Sometimes I watch that Ben Affleck Daredevil movie before going out on patrols. Then let the rage do the rest.
It’s not speeding if it’s on rooftops.
Those are titanium-toed, double-cleated, tactical sidekick boots Robin. THEY DON'T COME IN A "CHUKKA."
Attention. Moving forward, the word “awesome” will be replaced by the word “Batman.” Carry on.
Hey Bieber, my fists wanted me to tell you you’re welcome to drunk drag race in Gotham anytime, buddy!
My legs are trapped in a solid ice cube. But more painful is how long it took Victor to come up with “It’s snow ice to finally freeze you.”
Whoever said “it’s what’s on the inside that counts” was probably Superman. Because his costume is retarded.
We all have an inner batsignal that calls us to greatness. Or in my case, the ACTUAL batsignal.
I also have a dream. Unfortunately it’s a recurring nightmare where my parents are gunned down in a dirty alley. I like MLK’s better.
I’m torn. While Bieber would literally be the lamest villain of all time, kicking him in the face would be so much fun.
Dear members of the Academy. A vote for an actor other than Christian Bale, is a vote for broken knees. Look, I don’t make the rules.
Gravity gets my vote for Best Picture. I’ll honor any film that sends the worst Batman drifting off into space. Spoiler.

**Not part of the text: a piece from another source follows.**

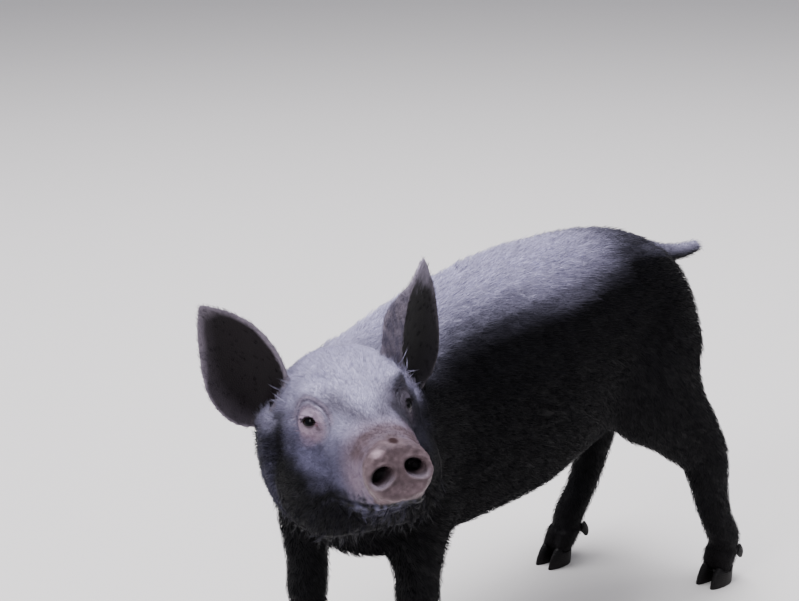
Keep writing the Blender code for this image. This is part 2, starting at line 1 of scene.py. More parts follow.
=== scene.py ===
"""The looks of a young black pig: one skin over its body, a coat of short bristles, its eyes and claws.

Metres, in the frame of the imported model. The head has a frame of its own, with its origin midway
between the eyes, +X to the snout, +Y to the pig's left and +Z up.
"""

import math

import bmesh
import bpy
import numpy as np
from mathutils import Matrix, Vector, noise
from mathutils.bvhtree import BVHTree


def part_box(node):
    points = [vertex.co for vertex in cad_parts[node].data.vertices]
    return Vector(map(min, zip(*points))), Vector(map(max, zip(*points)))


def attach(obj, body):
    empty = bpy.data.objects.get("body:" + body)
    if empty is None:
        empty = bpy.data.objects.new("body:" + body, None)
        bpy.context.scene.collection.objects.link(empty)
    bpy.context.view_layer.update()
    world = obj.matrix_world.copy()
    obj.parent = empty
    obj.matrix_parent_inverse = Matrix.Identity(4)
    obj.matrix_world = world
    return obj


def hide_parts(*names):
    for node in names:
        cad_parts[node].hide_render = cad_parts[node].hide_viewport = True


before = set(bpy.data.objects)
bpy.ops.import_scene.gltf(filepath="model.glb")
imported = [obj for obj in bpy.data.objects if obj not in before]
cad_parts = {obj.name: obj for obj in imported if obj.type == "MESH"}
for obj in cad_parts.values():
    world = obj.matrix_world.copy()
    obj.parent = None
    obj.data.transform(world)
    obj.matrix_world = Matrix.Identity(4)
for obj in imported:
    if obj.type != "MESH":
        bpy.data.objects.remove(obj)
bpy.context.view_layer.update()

# Where the head, eyes, ears and feet are

EYE_SPREAD = 0.0330
EYE_HEIGHT = 0.005
EYE_FORWARD = 0.004
EYE_RADIUS = 0.0080
HEAD_TURN = Matrix.Rotation(math.radians(61.2), 4, "Z")
HEAD_LIFT = Matrix.Rotation(math.radians(-14.3), 4, "Y")
HEAD_ROLL = Matrix.Rotation(math.radians(4.1), 4, "X")
HEAD_PLACE = Vector((0.251, 0.111, 0.331))
HEAD_AT_HOME = Matrix.Translation(HEAD_PLACE) @ HEAD_TURN @ HEAD_LIFT @ HEAD_ROLL

RIGHT_EYE = sum(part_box("eye_right"), Vector()) / 2
SHIFT = RIGHT_EYE - HEAD_AT_HOME @ Vector((EYE_FORWARD, -EYE_SPREAD, EYE_HEIGHT))
HEAD = Matrix.Translation(SHIFT) @ HEAD_AT_HOME
SIDES = {"left": 1, "right": -1}
GAZE = {side: Vector((0.74, way * 0.64, 0.20)).normalized() for side, way in SIDES.items()}
EYES = {side: Vector((EYE_FORWARD, way * EYE_SPREAD, EYE_HEIGHT)) for side, way in SIDES.items()}

SLIT_HALF_LENGTH = 0.0064
SLIT_HALF_OPENING = 0.0034
SLIT_TURN = math.radians(14)
UPPER_SHUT = 1.02
LOWER_SHUT = 0.62
DISC_HEIGHT = -0.025
DISC_HALF_WIDTH = 0.0248
DISC_HALF_HEIGHT = 0.0208
NOSTRIL_SPREAD = 0.0124
NOSTRIL_TILT = math.radians(27)
NOSTRIL_HALF_LENGTH = 0.0082
NOSTRIL_HALF_WIDTH = 0.0057
# Where the painted pool of light on the right cheek lies
LIT_CHEEK_PLACE = (0.036, -0.030, -0.004)
SORE_PLACE = (0.0956, 0.0009, -0.0039)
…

We’ll have to make them large orders...to avoid suspicion. uncrate.com/stuff/dark-mot…
How to be Batman. 1. Start working out. 2. Reach your physical peak. 3. Realize you still suck. 4. Give up.
The best lie detector is a zip line, concrete, and urine-soaked pants. Or you could just use a polygraph machine like a sucker.
Joker says I never smile. Truth is, I smile a lot. But when I do all the witnesses are unconscious and suffering multiple fractures.
It’s a good fight when you can’t tell whose blood is on your armor. Yours or theirs.
The polar vortex situation is almost enough to make my arctic batsuit not look stupid. Almost.
Call me nostalgic, but a polar vortex just isn’t a polar vortex without ice skating penguins firing surface-to-air missiles at you.
Joker just blew up City Hall. And as I ran towards the blaze, all I could think was “Ben Affleck is playing Batman.”